What can you do when your kid refuses to eat the very foods he needs most?

Nutritionist Nicci Micco suggests you go “kid-friendly.”

  • Your kid doesn’t like fruit? Mix it up in a “milkshake.”
  • Your kid won’t eat beans? Mash them up into a yummy dip and serve them with chips.
  • Your kid shuns broccoli (and other good-for-you veggies)? Drizzle on the cheese sauce.
  • Your kid won’t drink milk? Stir in some chocolate.

In my view, these tactics should be the start point, not the end point, and certainly not the everyday point. Maybe this is what the author meant, but I don’t thnk so.

Read Micco’s post.

Make these kinds of compromises (chocolate, cheese and chips) with caution. You could end up with kids who reject more of the real stuff.

I made this point on my Facebook page and got some kickback.

  • One person noted that these suggestions are intended as a way to introduce kids to foods they won’t eat.
  • Another person said that using these kinds of compromises are the only way she can get her kids to eat any fruits or vegetables.

These are valid comments, and I appreciate that these readers posted them.  I would like to add:

1) Sometimes the less nutritious choices is right.

This is a position I have advocated many times. Read When the Less Nutritious Choice is Right and You Catch for Flies with Honey.

2) I wish parents would read pieces like this as ideas for introducing new foods, but they don’t.

In my experience, when parents see a suggestion (or a food item) that works, they use it repeatedly, not just as a stepping stone to other foods.

That’s how kids end up eating so much cheese: it appears on every list of toddler friendly foods.  That’s a mistake.  Read How Much Cheese Should You Eat? and Cheese vs Chips.

The repetition is a trap.

3) The better takeaway from this Micco’s post is this: Make foods taste good.

You don’t need to go “child-friendly” to avoid making vegetables bland and boring. Think garlic, oregano, cumin.

4) There are two essential elements to increasing new food acceptance: 

  1. Mixing it up.
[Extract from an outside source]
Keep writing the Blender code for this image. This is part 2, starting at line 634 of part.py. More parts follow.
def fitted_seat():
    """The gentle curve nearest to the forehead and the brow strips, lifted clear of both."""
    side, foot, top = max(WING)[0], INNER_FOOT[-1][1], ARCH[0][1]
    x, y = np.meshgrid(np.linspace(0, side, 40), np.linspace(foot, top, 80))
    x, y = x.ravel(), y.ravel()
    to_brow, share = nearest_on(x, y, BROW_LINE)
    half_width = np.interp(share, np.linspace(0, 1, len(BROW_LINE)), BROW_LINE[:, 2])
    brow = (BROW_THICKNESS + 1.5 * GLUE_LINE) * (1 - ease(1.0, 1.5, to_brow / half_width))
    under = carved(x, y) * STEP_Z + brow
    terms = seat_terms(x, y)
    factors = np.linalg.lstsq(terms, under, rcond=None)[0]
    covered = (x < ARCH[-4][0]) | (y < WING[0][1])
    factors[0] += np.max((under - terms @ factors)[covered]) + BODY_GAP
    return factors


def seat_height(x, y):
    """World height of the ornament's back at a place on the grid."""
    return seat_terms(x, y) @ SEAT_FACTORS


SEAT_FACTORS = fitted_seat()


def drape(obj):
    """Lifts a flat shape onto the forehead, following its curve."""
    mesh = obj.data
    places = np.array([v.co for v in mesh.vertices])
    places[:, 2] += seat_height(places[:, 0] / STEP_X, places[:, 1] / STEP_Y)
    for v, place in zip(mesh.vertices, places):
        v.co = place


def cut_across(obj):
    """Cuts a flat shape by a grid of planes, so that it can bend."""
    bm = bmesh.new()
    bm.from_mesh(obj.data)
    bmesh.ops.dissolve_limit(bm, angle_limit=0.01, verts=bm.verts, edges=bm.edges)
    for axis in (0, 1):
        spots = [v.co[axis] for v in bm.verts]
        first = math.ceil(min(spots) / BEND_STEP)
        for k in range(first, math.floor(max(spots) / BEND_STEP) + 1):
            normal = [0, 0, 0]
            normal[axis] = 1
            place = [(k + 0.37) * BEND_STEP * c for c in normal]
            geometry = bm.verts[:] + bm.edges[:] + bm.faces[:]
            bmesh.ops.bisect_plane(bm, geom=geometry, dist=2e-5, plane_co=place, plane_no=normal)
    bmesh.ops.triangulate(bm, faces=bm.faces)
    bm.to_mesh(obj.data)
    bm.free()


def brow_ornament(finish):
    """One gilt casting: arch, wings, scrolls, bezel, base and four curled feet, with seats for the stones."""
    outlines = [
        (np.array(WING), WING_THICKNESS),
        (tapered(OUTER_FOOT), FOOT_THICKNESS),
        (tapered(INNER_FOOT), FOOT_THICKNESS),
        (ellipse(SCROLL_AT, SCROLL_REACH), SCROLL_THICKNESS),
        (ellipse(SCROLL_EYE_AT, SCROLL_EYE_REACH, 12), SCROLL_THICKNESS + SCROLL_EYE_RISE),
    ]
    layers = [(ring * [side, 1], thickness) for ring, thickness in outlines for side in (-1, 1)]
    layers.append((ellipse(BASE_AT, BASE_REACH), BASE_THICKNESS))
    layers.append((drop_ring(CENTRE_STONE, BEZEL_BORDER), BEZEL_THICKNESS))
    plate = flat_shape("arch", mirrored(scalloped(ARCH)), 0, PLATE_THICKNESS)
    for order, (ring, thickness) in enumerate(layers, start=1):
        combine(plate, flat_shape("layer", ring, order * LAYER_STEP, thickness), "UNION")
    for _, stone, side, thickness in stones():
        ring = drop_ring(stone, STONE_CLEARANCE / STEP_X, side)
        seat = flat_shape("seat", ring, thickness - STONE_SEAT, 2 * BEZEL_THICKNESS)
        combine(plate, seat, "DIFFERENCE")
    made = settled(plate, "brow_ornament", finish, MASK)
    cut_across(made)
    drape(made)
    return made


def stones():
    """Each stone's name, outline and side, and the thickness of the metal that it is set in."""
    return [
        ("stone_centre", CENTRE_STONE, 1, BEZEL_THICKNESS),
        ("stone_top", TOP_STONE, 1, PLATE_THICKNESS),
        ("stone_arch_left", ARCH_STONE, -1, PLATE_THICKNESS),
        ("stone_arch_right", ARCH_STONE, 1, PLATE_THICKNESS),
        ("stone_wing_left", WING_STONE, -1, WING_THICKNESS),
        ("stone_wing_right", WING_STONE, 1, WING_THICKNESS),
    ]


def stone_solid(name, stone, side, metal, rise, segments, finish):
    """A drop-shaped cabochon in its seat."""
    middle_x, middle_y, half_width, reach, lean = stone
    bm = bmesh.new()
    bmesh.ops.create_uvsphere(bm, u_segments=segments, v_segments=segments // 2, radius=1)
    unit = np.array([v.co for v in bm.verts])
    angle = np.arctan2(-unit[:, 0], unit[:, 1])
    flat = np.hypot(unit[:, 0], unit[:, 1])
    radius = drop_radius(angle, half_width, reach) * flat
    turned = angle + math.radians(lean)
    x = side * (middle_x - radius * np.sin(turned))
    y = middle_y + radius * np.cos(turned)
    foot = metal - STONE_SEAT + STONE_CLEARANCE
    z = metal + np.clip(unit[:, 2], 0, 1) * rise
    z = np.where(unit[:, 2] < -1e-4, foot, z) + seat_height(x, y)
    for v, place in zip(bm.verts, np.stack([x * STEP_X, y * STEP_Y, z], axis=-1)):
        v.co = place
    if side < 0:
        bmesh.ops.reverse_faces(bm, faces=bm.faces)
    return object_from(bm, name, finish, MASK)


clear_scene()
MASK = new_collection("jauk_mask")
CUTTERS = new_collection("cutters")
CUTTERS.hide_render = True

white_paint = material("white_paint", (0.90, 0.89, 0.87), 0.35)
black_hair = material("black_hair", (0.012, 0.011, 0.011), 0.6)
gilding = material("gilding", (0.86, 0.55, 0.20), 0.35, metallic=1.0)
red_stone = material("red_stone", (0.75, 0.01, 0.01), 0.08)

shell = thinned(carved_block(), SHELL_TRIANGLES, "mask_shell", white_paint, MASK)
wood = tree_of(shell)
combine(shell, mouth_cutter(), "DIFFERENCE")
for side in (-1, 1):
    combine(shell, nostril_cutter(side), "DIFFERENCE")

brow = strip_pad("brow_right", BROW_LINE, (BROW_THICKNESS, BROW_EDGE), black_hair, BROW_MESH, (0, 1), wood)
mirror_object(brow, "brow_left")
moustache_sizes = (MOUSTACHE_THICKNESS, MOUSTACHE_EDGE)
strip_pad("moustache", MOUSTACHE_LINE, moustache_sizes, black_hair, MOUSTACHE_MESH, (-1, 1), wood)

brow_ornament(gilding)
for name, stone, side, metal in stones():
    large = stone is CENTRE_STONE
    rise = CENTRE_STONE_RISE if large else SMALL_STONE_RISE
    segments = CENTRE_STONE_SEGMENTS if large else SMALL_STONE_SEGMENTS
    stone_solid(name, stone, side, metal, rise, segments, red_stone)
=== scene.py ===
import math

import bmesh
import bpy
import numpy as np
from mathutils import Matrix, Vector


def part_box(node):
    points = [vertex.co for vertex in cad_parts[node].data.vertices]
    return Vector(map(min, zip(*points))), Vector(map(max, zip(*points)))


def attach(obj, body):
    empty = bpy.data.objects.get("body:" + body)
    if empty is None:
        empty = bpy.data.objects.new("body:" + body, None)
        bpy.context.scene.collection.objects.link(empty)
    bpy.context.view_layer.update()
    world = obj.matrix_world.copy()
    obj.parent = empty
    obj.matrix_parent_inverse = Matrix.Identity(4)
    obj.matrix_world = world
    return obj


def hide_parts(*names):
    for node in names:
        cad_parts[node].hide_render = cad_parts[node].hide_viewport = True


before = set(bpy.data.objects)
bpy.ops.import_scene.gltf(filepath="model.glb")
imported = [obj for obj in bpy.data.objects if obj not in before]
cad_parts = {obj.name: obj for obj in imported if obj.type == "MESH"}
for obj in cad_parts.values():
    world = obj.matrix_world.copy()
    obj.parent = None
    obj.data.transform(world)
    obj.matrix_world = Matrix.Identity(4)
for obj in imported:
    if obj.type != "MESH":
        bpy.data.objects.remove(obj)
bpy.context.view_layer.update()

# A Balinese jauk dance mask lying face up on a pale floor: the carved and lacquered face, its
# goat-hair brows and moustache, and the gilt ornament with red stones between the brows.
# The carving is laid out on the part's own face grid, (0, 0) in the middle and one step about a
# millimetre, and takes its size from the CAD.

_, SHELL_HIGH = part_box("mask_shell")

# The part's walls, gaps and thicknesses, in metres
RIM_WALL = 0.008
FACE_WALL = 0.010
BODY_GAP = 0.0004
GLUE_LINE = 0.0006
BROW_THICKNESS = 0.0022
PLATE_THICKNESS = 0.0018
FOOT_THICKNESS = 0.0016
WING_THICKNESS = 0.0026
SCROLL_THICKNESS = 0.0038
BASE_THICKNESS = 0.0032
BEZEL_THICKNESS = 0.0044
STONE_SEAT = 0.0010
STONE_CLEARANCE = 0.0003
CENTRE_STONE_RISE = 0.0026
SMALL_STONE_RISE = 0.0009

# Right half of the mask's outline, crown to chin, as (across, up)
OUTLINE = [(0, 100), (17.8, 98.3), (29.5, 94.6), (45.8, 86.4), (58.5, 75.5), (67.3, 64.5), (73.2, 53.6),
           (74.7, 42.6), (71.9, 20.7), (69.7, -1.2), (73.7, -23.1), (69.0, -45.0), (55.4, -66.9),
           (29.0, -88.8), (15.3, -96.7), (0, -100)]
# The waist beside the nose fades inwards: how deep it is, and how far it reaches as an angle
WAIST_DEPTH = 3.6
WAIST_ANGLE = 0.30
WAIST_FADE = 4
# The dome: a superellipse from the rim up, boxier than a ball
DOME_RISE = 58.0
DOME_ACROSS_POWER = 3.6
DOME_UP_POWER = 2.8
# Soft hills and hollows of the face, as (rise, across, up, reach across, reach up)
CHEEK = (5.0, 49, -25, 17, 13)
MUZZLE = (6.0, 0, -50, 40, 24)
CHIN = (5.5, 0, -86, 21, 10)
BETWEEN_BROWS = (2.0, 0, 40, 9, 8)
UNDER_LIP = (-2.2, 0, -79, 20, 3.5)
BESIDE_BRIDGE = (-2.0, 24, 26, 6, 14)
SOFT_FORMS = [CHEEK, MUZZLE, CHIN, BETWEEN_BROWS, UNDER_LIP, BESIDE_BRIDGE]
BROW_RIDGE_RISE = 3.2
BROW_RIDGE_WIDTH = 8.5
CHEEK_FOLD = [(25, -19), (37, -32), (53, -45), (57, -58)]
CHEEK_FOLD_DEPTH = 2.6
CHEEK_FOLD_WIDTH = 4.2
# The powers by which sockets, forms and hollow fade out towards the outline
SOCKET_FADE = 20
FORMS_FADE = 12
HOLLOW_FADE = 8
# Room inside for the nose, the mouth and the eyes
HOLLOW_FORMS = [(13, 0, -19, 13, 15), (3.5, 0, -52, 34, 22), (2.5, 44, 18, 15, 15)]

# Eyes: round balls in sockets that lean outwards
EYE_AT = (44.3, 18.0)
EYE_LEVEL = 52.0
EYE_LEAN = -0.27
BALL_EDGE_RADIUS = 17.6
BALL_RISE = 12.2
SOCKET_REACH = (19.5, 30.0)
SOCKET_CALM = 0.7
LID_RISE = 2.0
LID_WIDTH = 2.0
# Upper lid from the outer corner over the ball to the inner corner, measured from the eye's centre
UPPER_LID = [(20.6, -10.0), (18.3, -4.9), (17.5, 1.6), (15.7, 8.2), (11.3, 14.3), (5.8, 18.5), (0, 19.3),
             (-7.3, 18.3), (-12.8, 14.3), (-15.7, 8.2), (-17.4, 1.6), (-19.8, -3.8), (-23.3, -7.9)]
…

Read End Picky Eating with The Rotation Rule
  2. Asking kids to taste—but never asking them to eat—new foods. Read Why Some Kids Should Spit.
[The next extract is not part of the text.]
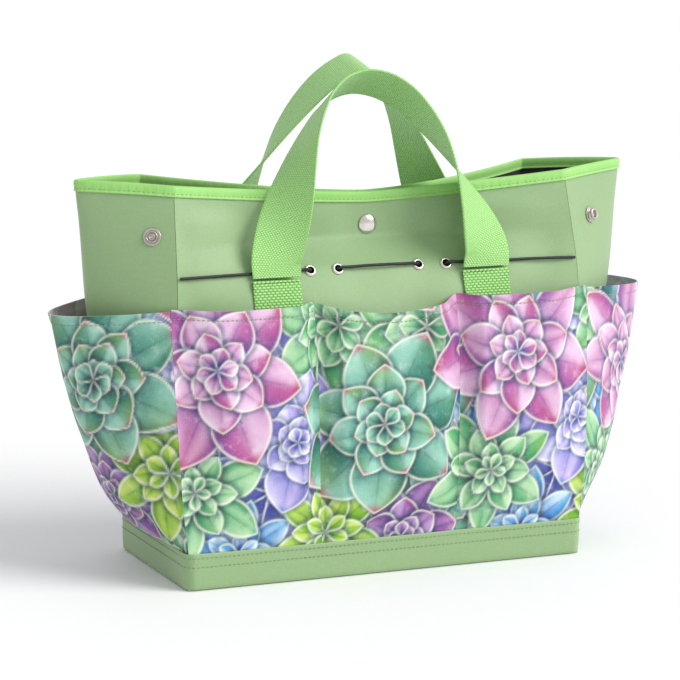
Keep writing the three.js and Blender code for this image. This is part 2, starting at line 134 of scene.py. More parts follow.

Of know, for every study that shows “child-friendly” foods are bad, you can find ones that say they’re not so bad.

One study Micco cites in her post found that kids who drank flavored milk had higher calcium intakes than kids who drank unflavored milks, without any increase in their overall intake of added sugar

In other words, more calcium, the same amount of sugar: seems like a win.

But not if you have to keep sugaring up food to “sell” it.  And not if chocolate milk makes your kids avoid foods that aren’t so sweet.

Simply put, overusing “kid-friendly” tastes and textures points your kids’ taste buds in the wrong direction.

It reinforces, rather than rectifies, the problem. Read Why Toddlers Don’t Eat Vegetables.

~Changing the conversation from nutrition to habits.~


Source: Johnson, R. K. and M. Q. Wang. 2002. “The Nutritional Consequences of Flavored-Milk Consumption By School-Aged Children and Adolescents in the United States.” Journal of the American Dietetic Association 102 (6): 853-56.